Score: Uber 2-2 Lyft
5. Controversies and Culture
Critics have accused both Uber and Lyft of destroying the traditional taxi industry with their ruthless approach. Typically, the companies’ modus operandi sees them enter a new market without the necessary permits, then use lobbyists to create a political storm if the authorities don’t grant a business license.
But regardless of how you feel about the tactic, it’s not technically breaching any laws. There are far more serious controversies; Uber has a charge sheet as long as your arm. Let’s look at some of the company’s more notorious incidents:
- Throughout 2014: The company used an internal tool called Greyball to avoid giving rides to law enforcement officers in areas where its service is illegal. In May 2017, the United States Department of Justice opened a criminal investigation into the issue.
- February 2016: Uber driver Jason Dalton shot six people in Michigan while working. He continued driving and accepting fares while the police undertook a seven-hour manhunt.
- February 2016: A former Uber employer who reported sexual harassment to her superiors was threatened with the sack if she didn’t drop her claim.
- Mid-2016: Uber suffered a data breach. 600,000 drivers and 57 million customers were affected. Instead of reporting the loss, Uber paid a $100,000 ransom to the hackers.
- January 2017: Uber was forced to pay $20 million to the US government after lying to drivers about potential earnings.
- November 2017: Paradise Papers revealed Uber used offshore accounts to minimize taxes.

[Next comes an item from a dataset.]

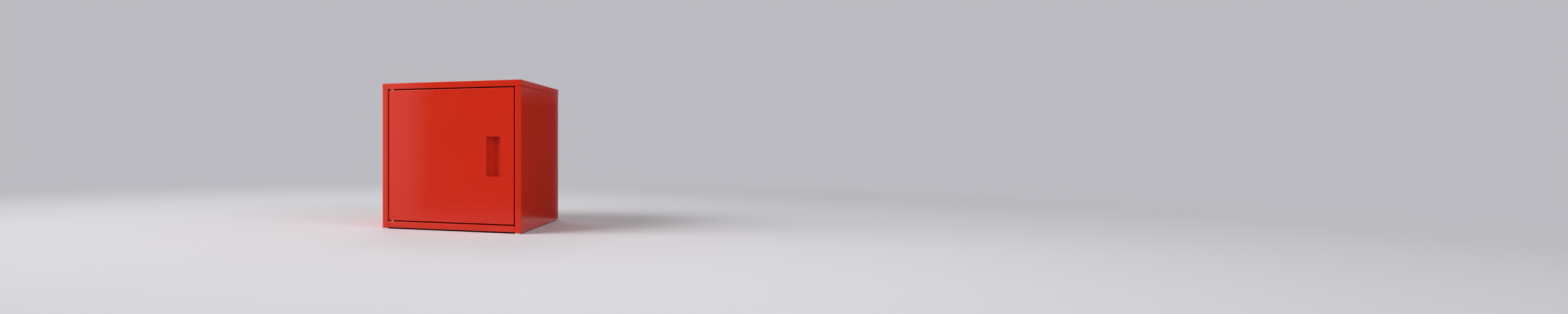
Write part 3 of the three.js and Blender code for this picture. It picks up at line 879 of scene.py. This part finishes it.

The points we’ve listed above don’t even scratch the surface of Uber’s issues. Of course, Lyft isn’t perfect, but it prides itself on being a lot less controversial than Uber.
Here’s how Lyft’s President John Zimmer explained the difference between the two companies to Time Magazine:
“We’re not the nice guys; we’re a better boyfriend. […] In our minds, there’s been a contrast in the values, there’s been a contrast in the type of business we’re building. […] We’re woke. Our community is woke, and the US population is woke. Our choice matters, the seat we take matters.”
Score: Uber 2-3 Lyft
Uber vs. Lyft: Which Should You Use?
As you will see from our running score, we’ve given the victory to Lyft. But in truth, Lyft only gets the nod because of Uber’s poisonous corporate image.
From a rider’s standpoint, no one stands out very much in the Uber vs. Lyft battle . Certainly, the difference is much less noticeable than it was a few years ago.
Some users won’t care about Uber’s corporate indiscretions. If you do, you should choose Lyft every time. But if you don’t, you’ll need to decide what’s more important to you: availability and services or cost and ease-of-use.